Epigraphs are like little appetizers to the great entrée of a story. They illuminate important aspects of the story, and they get us headed in the right direction.
Turning and turning in the widening gyre
The falcon cannot hear the falconer;
Things fall apart, the center cannot hold;
Mere anarchy is loosed upon the world. – W.B Yeats, "The Second Coming"
The epigraph is the first four lines of “The Second Coming,” easily one of the most famous and frequently quoted poems in all of Western (and apparently Nigerian) literature. Yeats’s poem was first published in 1920, a year after the end of World War I, “the Great War,” in which millions of Europeans died. While many people at the time just wanted to get on with their lives, Yeats thought that European society had pretty much broken down, and the poem is a terrifying prediction of future violence. Unfortunately, the rise of Hitler and fascism in the 1930s proved him largely correct, and many have found the poem disturbingly prophetic in light of the later wars of the twentieth century.
By using lines from “The Second Coming” as the introduction to his book, Achebe points out parallels between a time of chaos in European history and the upheaval caused by the European colonization of Africa. In a way, Achebe uses the language of the colonizer (literally and figuratively)
to enlighten them on the point of view of the colonized.
The specifics of the poem are also incredibly relevant to Things Fall Apart as a whole. The poem begins with the image of a falcon flying out of earshot of its human master. In medieval times, people would use falcons or hawks to track down animals at ground level. In actual falconry, the bird is not supposed to keep flying in circles forever; it is eventually supposed to come back and land on the falconer’s glove. In this image, however, the falcon has gotten itself lost by flying too far away, which we can read as a reference to the collapse of traditional social arrangements in Europe at the time Yeats was writing, or the dissolution of the Igbo social and religious structure.

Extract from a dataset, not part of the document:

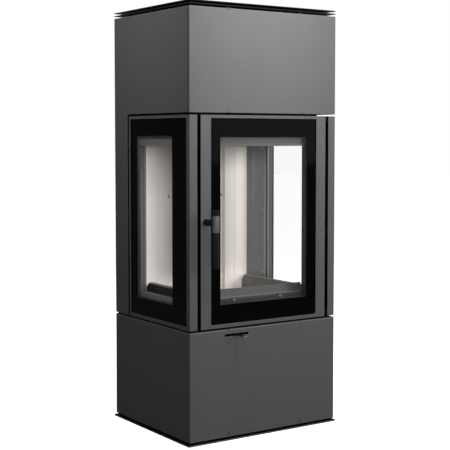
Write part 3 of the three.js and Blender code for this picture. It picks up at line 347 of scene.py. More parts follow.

The notion that “things fall apart” serves as a transition to the images of more general chaos that follow. The second part of the line, a declaration that “the centre cannot hold,” is full of political implications, like the collapse of centralized order into radicalism. This is the most famous line of Yeats’s poem: the poem’s “thesis,” in a nutshell. Since Achebe used “things fall apart” as his title, it can also be seen as the “thesis” of his book. In the novel, the traditional social structure of the Igbo is challenged by the missionaries and the white court. As a result, the Igbo people no longer have one set of social or moral rules to live by and the unity of the clan is shattered.
Yeats’ poem continues on to give the impression that the second coming of Christ is actually the coming of anarchy and a fearful anti-Christ. The second coming brings destruction and chaos to a world corrupted by its own greed. This was the end of Western civilization as Yeats imagined it. What better way to illustrate that decline of Western morals than for Achebe to show white men coercing and brutalizing a civilized people into destroying themselves. The “anarchy loosed upon the world” is, to Achebe, the horrors of imperialism.